(Entries with parts and joints)

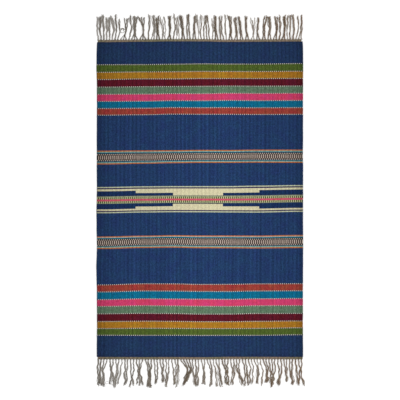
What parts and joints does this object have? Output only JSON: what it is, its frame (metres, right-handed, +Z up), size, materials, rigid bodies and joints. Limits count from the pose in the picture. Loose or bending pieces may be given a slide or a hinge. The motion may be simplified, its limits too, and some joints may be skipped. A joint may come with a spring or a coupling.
{
  "type": "kilim",
  "caption": "Flat-woven rug with cross stripes, two patterned bands, a stepped centre band and a warp fringe at each end, lying flat.",
  "frame": {"origin": "middle of the rug's outline, fringes included, at its underside", "axes": "+Y along the warps towards one fringe, +X across the rug, +Z up out of the face"},
  "size_m": [0.9076, 1.6264, 0.004],
  "materials": {
    "woven_wool": "matte weft-faced flat weave, striped in navy, green, mustard, burgundy, sage, pink, teal and rust",
    "fringe_yarn": "undyed grey-beige twisted warp yarn"
  },
  "bodies": {
    "root": {"kilim_cloth": "woven_wool", "fringe_top": "fringe_yarn", "fringe_bottom": "fringe_yarn"}
  },
  "joints": []
}
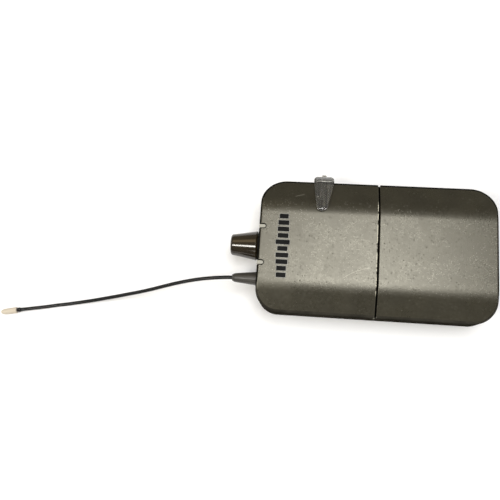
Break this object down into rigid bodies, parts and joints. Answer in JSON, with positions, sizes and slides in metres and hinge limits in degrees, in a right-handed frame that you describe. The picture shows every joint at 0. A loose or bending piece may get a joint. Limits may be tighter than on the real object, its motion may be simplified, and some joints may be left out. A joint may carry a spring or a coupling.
{
  "type": "wireless bodypack receiver",
  "caption": "Belt-worn wireless audio bodypack with a tapered volume knob, a flexible whip antenna, a hinged battery door and a sprung belt clip.",
  "frame": {"origin": "middle of the belt clip's flat outer face, the face that the pack lies on, under the middle of the casing", "axes": "+X along the casing from the knob and antenna end towards the battery door's hinge, +Y across the casing, +Z from the back to the front cover"},
  "size_m": [0.2386, 0.0757, 0.0285],
  "materials": {
    "casing": "fine-grained moulded ABS, dark olive grey, satin",
    "gloss_black": "polished black",
    "boot_rubber": "satin moulded rubber",
    "whip": "smooth black sleeve",
    "cream_cap": "aged cream plastic",
    "light_pipe": "milky light guide",
    "clear": "clear moulded plastic",
    "display": "display cover",
    "infrared": "dark red filter",
    "dark_plastic": "moulded black nylon",
    "grey_plastic": "moulded grey",
    "steel": "plated spring steel",
    "brass": "turned brass",
    "board": "solder-masked glass epoxy",
    "cell": "plain printed shrink sleeve",
    "label": "plain printed film"
  },
  "bodies": {
    "casing": {"rear_shell": "casing", "front_cover": "casing", "name_badge": "gloss_black", "antenna_boot": "boot_rubber", "antenna_whip": "whip", "antenna_collar": "gloss_black", "antenna_tip_cap": "cream_cap", "power_light_pipe": "light_pipe", "signal_light_pipe": "light_pipe", "power_led": "light_pipe", "signal_led": "light_pipe", "clear_cable_clip": "clear", "display_glass": "display", "infrared_window": "infrared", "pot_body": "dark_plastic", "pot_nut": "steel", "audio_jack": "dark_plastic", "radio_chip": "dark_plastic", "audio_chip": "dark_plastic", "control_deck": "dark_plastic", "battery_tray": "dark_plastic", "scan_switch": "dark_plastic", "set_switch": "dark_plastic", "display_module": "grey_plastic", "shield_can": "steel", "door_hinge_pin": "steel", "case_screw_1": "steel", "case_screw_2": "steel", "case_screw_3": "steel", "case_screw_4": "steel", "contact_bridge": "steel", "positive_contact": "steel", "negative_spring": "steel", "bridge_spring": "steel", "clip_pin": "steel", "clip_spring": "steel", "antenna_terminal": "brass", "main_board": "board", "battery_cell_1": "cell", "battery_cell_2": "cell", "rear_label": "label"},
    "volume": {"volume_knob": "gloss_black", "pot_shaft": "brass"},
    "door": {"battery_door": "casing"},
    "latch_a": {"latch_button_a": "casing"},
    "latch_b": {"latch_button_b": "casing"},
    "clip": {"belt_clip": "steel"},
    "scan_key": {"scan_button": "grey_plastic"},
    "set_key": {"set_button": "grey_plastic"}
  },
  "joints": [
    {"name": "volume_turn", "type": "hinge", "parent": "casing", "child": "volume", "pos_m": [-0.0547, 0, 0.017], "axis": [-1, 0, 0], "range_deg": [0, 300]},
    {"name": "door_hinge", "type": "hinge", "parent": "casing", "child": "door", "pos_m": [0.0514, 0, 0.0095], "axis": [0, 1, 0], "range_deg": [0, 95]},
    {"name": "clip_hinge", "type": "hinge", "parent": "casing", "child": "clip", "pos_m": [-0.027, 0, 0.0037], "axis": [0, 1, 0], "range_deg": [0, 25], "stiffness_Nm_per_rad": 0.6, "springref_deg": -20.05},
    {"name": "latch_a_press", "type": "slide", "parent": "casing", "child": "latch_a", "axis": [0, 1, 0], "range_m": [0, 0.0006], "stiffness_N_per_m": 800, "springref_m": -0.0005},
    {"name": "latch_b_press", "type": "slide", "parent": "casing", "child": "latch_b", "axis": [0, -1, 0], "range_m": [0, 0.0006], "stiffness_N_per_m": 800, "springref_m": -0.0005},
    {"name": "scan_press", "type": "slide", "parent": "casing", "child": "scan_key", "axis": [0, 0, -1], "range_m": [0, 0.0004], "stiffness_N_per_m": 800, "springref_m": -0.0005},
    {"name": "set_press", "type": "slide", "parent": "casing", "child": "set_key", "axis": [0, 0, -1], "range_m": [0, 0.0004], "stiffness_N_per_m": 800, "springref_m": -0.0005}
  ]
}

INSTRUCTIONS TO FOLLOW => Print every entry exactly as written.

WORKED ANSWER =>
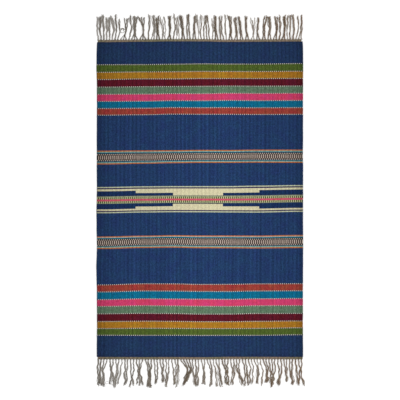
What parts and joints does this object have? Output only JSON: what it is, its frame (metres, right-handed, +Z up), size, materials, rigid bodies and joints. Limits count from the pose in the picture. Loose or bending pieces may be given a slide or a hinge. The motion may be simplified, its limits too, and some joints may be skipped. A joint may come with a spring or a coupling.
{
  "type": "kilim",
  "caption": "Flat-woven rug with cross stripes, two patterned bands, a stepped centre band and a warp fringe at each end, lying flat.",
  "frame": {"origin": "middle of the rug's outline, fringes included, at its underside", "axes": "+Y along the warps towards one fringe, +X across the rug, +Z up out of the face"},
  "size_m": [0.9076, 1.6264, 0.004],
  "materials": {
    "woven_wool": "matte weft-faced flat weave, striped in navy, green, mustard, burgundy, sage, pink, teal and rust",
    "fringe_yarn": "undyed grey-beige twisted warp yarn"
  },
  "bodies": {
    "root": {"kilim_cloth": "woven_wool", "fringe_top": "fringe_yarn", "fringe_bottom": "fringe_yarn"}
  },
  "joints": []
}
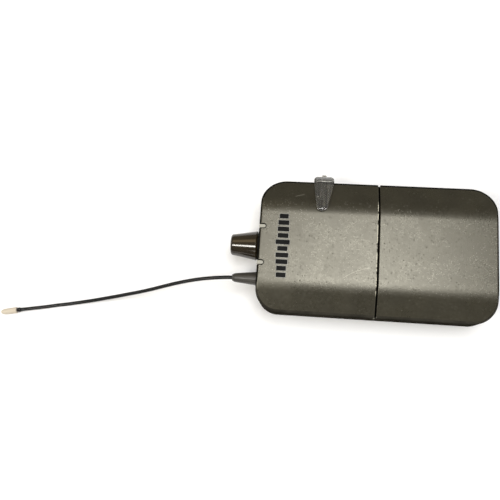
Break this object down into rigid bodies, parts and joints. Answer in JSON, with positions, sizes and slides in metres and hinge limits in degrees, in a right-handed frame that you describe. The picture shows every joint at 0. A loose or bending piece may get a joint. Limits may be tighter than on the real object, its motion may be simplified, and some joints may be left out. A joint may carry a spring or a coupling.
{
  "type": "wireless bodypack receiver",
  "caption": "Belt-worn wireless audio bodypack with a tapered volume knob, a flexible whip antenna, a hinged battery door and a sprung belt clip.",
  "frame": {"origin": "middle of the belt clip's flat outer face, the face that the pack lies on, under the middle of the casing", "axes": "+X along the casing from the knob and antenna end towards the battery door's hinge, +Y across the casing, +Z from the back to the front cover"},
  "size_m": [0.2386, 0.0757, 0.0285],
  "materials": {
    "casing": "fine-grained moulded ABS, dark olive grey, satin",
    "gloss_black": "polished black",
    "boot_rubber": "satin moulded rubber",
    "whip": "smooth black sleeve",
    "cream_cap": "aged cream plastic",
    "light_pipe": "milky light guide",
    "clear": "clear moulded plastic",
    "display": "display cover",
    "infrared": "dark red filter",
    "dark_plastic": "moulded black nylon",
    "grey_plastic": "moulded grey",
    "steel": "plated spring steel",
    "brass": "turned brass",
    "board": "solder-masked glass epoxy",
    "cell": "plain printed shrink sleeve",
    "label": "plain printed film"
  },
  "bodies": {
    "casing": {"rear_shell": "casing", "front_cover": "casing", "name_badge": "gloss_black", "antenna_boot": "boot_rubber", "antenna_whip": "whip", "antenna_collar": "gloss_black", "antenna_tip_cap": "cream_cap", "power_light_pipe": "light_pipe", "signal_light_pipe": "light_pipe", "power_led": "light_pipe", "signal_led": "light_pipe", "clear_cable_clip": "clear", "display_glass": "display", "infrared_window": "infrared", "pot_body": "dark_plastic", "pot_nut": "steel", "audio_jack": "dark_plastic", "radio_chip": "dark_plastic", "audio_chip": "dark_plastic", "control_deck": "dark_plastic", "battery_tray": "dark_plastic", "scan_switch": "dark_plastic", "set_switch": "dark_plastic", "display_module": "grey_plastic", "shield_can": "steel", "door_hinge_pin": "steel", "case_screw_1": "steel", "case_screw_2": "steel", "case_screw_3": "steel", "case_screw_4": "steel", "contact_bridge": "steel", "positive_contact": "steel", "negative_spring": "steel", "bridge_spring": "steel", "clip_pin": "steel", "clip_spring": "steel", "antenna_terminal": "brass", "main_board": "board", "battery_cell_1": "cell", "battery_cell_2": "cell", "rear_label": "label"},
    "volume": {"volume_knob": "gloss_black", "pot_shaft": "brass"},
    "door": {"battery_door": "casing"},
    "latch_a": {"latch_button_a": "casing"},
    "latch_b": {"latch_button_b": "casing"},
    "clip": {"belt_clip": "steel"},
    "scan_key": {"scan_button": "grey_plastic"},
    "set_key": {"set_button": "grey_plastic"}
  },
  "joints": [
    {"name": "volume_turn", "type": "hinge", "parent": "casing", "child": "volume", "pos_m": [-0.0547, 0, 0.017], "axis": [-1, 0, 0], "range_deg": [0, 300]},
    {"name": "door_hinge", "type": "hinge", "parent": "casing", "child": "door", "pos_m": [0.0514, 0, 0.0095], "axis": [0, 1, 0], "range_deg": [0, 95]},
    {"name": "clip_hinge", "type": "hinge", "parent": "casing", "child": "clip", "pos_m": [-0.027, 0, 0.0037], "axis": [0, 1, 0], "range_deg": [0, 25], "stiffness_Nm_per_rad": 0.6, "springref_deg": -20.05},
    {"name": "latch_a_press", "type": "slide", "parent": "casing", "child": "latch_a", "axis": [0, 1, 0], "range_m": [0, 0.0006], "stiffness_N_per_m": 800, "springref_m": -0.0005},
    {"name": "latch_b_press", "type": "slide", "parent": "casing", "child": "latch_b", "axis": [0, -1, 0], "range_m": [0, 0.0006], "stiffness_N_per_m": 800, "springref_m": -0.0005},
    {"name": "scan_press", "type": "slide", "parent": "casing", "child": "scan_key", "axis": [0, 0, -1], "range_m": [0, 0.0004], "stiffness_N_per_m": 800, "springref_m": -0.0005},
    {"name": "set_press", "type": "slide", "parent": "casing", "child": "set_key", "axis": [0, 0, -1], "range_m": [0, 0.0004], "stiffness_N_per_m": 800, "springref_m": -0.0005}
  ]
}